### [EXERCISE AIM]
What is needed is an exact copy of the lines from the one containing "imported = [obj" to the one containing "obj.matrix_world = Matrix.Identity(4)", both lines included, and no other lines.

*****

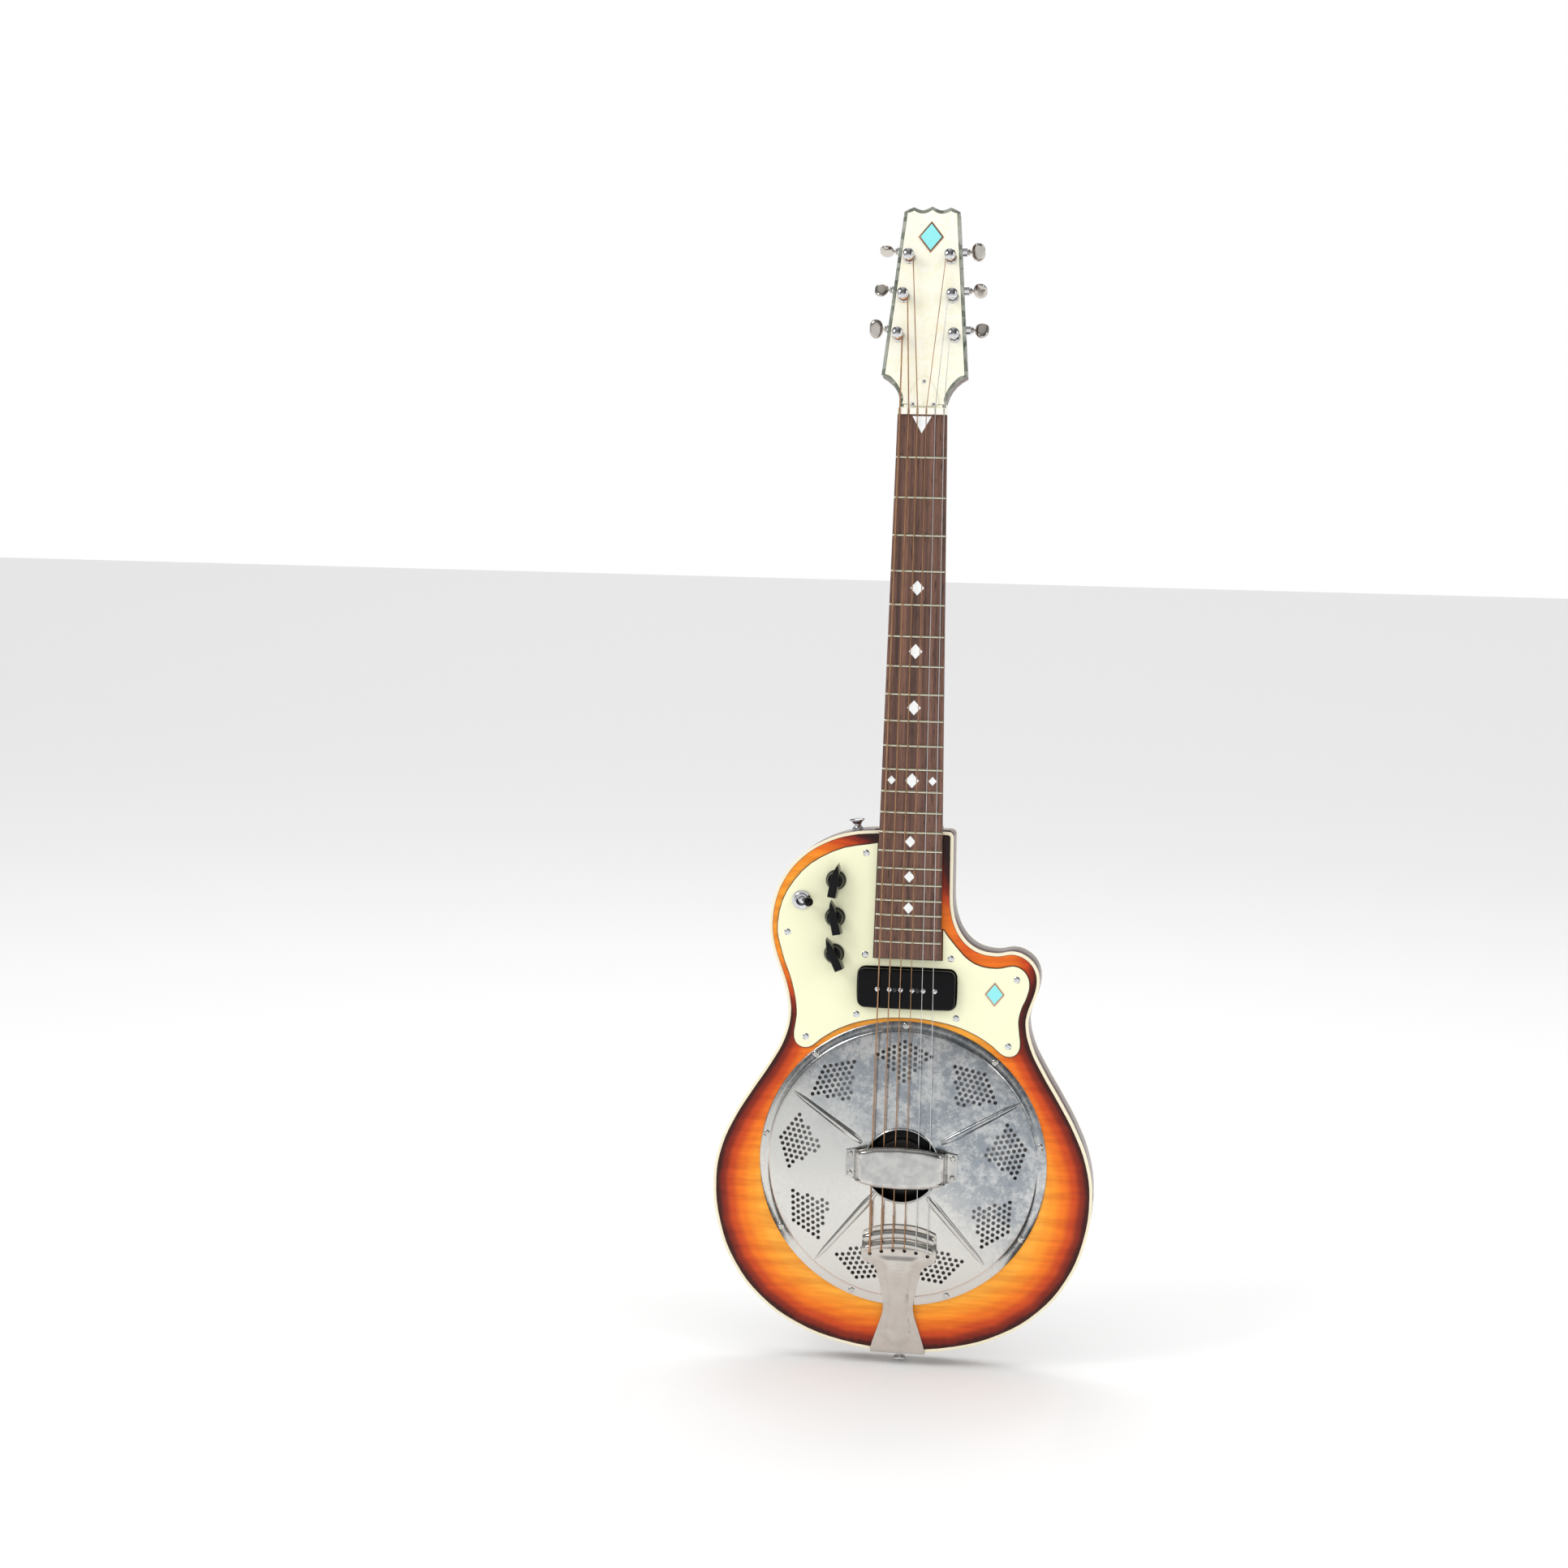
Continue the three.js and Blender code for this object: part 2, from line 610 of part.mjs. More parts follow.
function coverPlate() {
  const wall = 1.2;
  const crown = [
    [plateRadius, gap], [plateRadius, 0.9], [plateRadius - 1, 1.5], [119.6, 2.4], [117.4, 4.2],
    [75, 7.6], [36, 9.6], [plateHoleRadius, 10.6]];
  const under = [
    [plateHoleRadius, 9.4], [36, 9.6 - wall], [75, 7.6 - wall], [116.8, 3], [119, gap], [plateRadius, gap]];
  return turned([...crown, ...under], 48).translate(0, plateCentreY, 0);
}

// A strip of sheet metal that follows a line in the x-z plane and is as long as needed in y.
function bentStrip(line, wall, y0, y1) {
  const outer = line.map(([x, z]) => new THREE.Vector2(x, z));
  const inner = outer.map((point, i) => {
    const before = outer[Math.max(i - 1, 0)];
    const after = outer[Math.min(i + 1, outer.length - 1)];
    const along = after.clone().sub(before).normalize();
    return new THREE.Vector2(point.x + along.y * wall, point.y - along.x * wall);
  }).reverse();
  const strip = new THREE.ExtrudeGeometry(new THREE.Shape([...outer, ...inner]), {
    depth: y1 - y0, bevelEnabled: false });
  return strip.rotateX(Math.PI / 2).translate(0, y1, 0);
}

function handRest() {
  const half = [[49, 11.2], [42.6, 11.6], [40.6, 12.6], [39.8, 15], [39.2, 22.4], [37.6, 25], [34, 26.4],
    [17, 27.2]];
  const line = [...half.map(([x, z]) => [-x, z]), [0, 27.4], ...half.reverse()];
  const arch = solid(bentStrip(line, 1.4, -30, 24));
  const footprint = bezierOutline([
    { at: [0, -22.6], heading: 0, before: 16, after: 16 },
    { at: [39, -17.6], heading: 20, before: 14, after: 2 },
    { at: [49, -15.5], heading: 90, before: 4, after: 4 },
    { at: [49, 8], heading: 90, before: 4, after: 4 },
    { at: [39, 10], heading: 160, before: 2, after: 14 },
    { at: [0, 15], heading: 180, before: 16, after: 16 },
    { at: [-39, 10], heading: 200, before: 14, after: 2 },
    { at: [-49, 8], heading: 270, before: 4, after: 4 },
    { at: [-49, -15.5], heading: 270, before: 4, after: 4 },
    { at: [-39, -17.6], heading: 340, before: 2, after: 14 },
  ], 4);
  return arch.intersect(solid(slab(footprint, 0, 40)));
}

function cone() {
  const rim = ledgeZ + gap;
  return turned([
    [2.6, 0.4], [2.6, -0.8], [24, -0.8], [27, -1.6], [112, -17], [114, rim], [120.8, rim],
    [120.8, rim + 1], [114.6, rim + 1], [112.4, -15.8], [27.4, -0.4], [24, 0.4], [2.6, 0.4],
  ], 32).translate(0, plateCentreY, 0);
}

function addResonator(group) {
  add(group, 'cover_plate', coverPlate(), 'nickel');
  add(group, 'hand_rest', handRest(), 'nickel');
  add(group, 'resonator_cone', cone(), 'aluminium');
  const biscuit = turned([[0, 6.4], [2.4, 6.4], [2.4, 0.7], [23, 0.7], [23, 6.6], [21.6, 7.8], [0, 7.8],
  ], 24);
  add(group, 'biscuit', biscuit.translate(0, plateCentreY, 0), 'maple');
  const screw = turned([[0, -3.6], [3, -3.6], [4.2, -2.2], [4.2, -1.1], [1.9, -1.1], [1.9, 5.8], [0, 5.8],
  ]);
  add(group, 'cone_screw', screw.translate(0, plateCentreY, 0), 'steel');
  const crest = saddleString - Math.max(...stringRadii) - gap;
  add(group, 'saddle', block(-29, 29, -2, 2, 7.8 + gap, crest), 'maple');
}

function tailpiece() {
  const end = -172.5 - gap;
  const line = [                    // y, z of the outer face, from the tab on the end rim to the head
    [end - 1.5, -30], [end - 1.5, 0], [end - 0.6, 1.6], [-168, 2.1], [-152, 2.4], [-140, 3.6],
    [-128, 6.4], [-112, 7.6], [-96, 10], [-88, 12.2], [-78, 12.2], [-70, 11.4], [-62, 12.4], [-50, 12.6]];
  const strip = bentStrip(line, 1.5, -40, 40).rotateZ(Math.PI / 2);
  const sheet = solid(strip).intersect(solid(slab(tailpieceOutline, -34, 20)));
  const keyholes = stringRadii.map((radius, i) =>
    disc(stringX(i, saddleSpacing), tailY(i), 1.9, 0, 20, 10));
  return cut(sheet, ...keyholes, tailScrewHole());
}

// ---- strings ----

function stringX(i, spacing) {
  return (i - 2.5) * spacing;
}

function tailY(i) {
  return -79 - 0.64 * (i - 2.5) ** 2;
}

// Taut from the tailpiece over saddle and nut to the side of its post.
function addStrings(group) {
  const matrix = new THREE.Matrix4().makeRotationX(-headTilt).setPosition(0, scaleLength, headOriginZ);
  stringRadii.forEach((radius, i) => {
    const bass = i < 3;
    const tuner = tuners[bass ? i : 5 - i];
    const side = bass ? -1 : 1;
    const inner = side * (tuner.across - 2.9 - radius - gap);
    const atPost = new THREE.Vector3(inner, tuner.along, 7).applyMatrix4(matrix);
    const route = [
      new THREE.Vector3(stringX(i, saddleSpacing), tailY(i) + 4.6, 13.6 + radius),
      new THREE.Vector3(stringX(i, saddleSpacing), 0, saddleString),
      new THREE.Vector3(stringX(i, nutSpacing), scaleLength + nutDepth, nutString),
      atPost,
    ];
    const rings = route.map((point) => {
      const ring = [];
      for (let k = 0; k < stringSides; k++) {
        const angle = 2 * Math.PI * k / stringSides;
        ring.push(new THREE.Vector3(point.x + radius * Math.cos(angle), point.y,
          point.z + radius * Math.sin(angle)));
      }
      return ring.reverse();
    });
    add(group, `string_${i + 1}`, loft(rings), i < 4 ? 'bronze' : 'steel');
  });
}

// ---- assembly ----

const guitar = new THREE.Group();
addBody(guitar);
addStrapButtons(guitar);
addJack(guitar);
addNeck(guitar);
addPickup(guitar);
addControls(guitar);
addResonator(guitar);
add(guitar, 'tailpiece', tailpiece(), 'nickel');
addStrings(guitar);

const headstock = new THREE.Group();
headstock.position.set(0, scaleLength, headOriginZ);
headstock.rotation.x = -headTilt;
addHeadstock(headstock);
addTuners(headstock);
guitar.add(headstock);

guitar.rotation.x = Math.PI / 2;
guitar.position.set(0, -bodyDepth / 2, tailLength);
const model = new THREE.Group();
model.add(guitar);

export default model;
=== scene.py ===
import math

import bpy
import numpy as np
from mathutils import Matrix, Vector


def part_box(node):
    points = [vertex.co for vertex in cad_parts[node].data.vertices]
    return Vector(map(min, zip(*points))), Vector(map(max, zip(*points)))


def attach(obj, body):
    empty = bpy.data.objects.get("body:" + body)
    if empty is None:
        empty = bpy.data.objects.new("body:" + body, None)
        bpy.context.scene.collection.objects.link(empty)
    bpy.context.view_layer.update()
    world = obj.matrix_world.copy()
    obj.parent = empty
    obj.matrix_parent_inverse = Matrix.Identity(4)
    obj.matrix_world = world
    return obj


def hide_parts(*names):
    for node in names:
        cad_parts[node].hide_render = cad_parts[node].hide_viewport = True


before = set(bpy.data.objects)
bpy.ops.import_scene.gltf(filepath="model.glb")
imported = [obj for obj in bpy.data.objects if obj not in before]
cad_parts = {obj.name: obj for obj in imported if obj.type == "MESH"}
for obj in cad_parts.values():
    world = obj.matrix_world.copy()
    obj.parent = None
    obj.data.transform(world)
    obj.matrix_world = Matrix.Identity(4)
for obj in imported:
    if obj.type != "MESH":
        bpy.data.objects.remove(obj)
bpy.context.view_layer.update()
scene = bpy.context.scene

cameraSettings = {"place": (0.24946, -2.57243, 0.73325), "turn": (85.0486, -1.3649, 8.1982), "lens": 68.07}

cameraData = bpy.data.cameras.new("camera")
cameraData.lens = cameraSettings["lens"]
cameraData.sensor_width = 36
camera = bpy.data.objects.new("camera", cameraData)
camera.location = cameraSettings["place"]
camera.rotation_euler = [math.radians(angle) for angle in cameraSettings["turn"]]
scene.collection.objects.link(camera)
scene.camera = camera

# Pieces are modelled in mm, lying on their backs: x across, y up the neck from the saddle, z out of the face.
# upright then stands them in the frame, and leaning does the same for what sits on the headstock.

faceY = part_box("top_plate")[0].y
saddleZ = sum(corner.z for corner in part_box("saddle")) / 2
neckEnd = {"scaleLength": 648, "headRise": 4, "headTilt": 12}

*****

### [RESULT FOR THIS TASK]
imported = [obj for obj in bpy.data.objects if obj not in before]
cad_parts = {obj.name: obj for obj in imported if obj.type == "MESH"}
for obj in cad_parts.values():
    world = obj.matrix_world.copy()
    obj.parent = None
    obj.data.transform(world)
    obj.matrix_world = Matrix.Identity(4)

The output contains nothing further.